I think environmental temperature is in the noise level at this point. 0 C to 4 C (deep ocean) would give you an effectiveness of 68; less than an order of magnitude better than 0 C to 30 C. 77 K to 4 C gives an effectiveness of 0.38; definitely a noise-level difference from 0.34. If you go to Antarctica and use water-evaporative cooling, environmental temperatures below 0 C would be an engineering headache. (Hm... they'd also be a headache for water-filled tanks used as structure; I never thought of that before! But you could put salt or antifreeze in the water and store it under pressure and probably drop the freezing point enough that you didn't have to worry in most climates.)

So basically, most of your concerns actually improved the picture!

More on Sterling cycle  by Brett Bellmore 11:45, 28 Sep 2004 (CDT)

Good point about the regenerator mass not having to be diamond, but just water filler. And, yes, the ballance mass is just a weight to dynamically ballance the mechanism, it can be dirt, or whatever.
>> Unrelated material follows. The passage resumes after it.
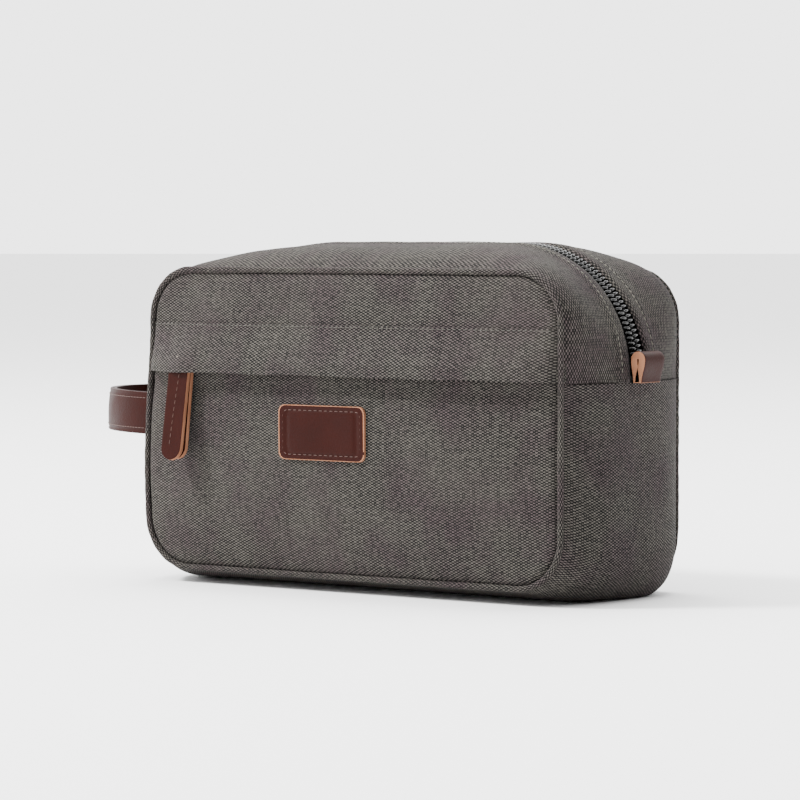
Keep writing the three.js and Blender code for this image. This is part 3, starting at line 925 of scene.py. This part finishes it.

Yes, Stirling refrigeration works well over large temperature differentials; It's used to produce liquid air on a small scale. And enviromental differences will only be significant if the "critical" temperature for assembler operation is near room temperature. If it's cryogenic, refrigeration is relatively inefficient regardless of enviroment, if it's significantly higher than room temperature, "refrigeration" is just a cooling loop. Antarctica only gets an advantage if the critical temperature is above the freezing point of water.

More likely than a critical threshold, is for the efficiency of the assemblers to suffer as temperature rises, due to increases in power needed for logic, more moving mass to increase stiffness, and the like. Which suggests that the alternative to use of a refrigeration cycle might be accepting lower efficiency/more massive assemblers with just the cooling loop.

Another form of "refrigeration", which is very energy efficient, but suffers from other limitations, is the use of thermal diode heat pipes in regions with a cold season, to chill a large thermal mass during the winter, which can be used as a heat sink during the summer.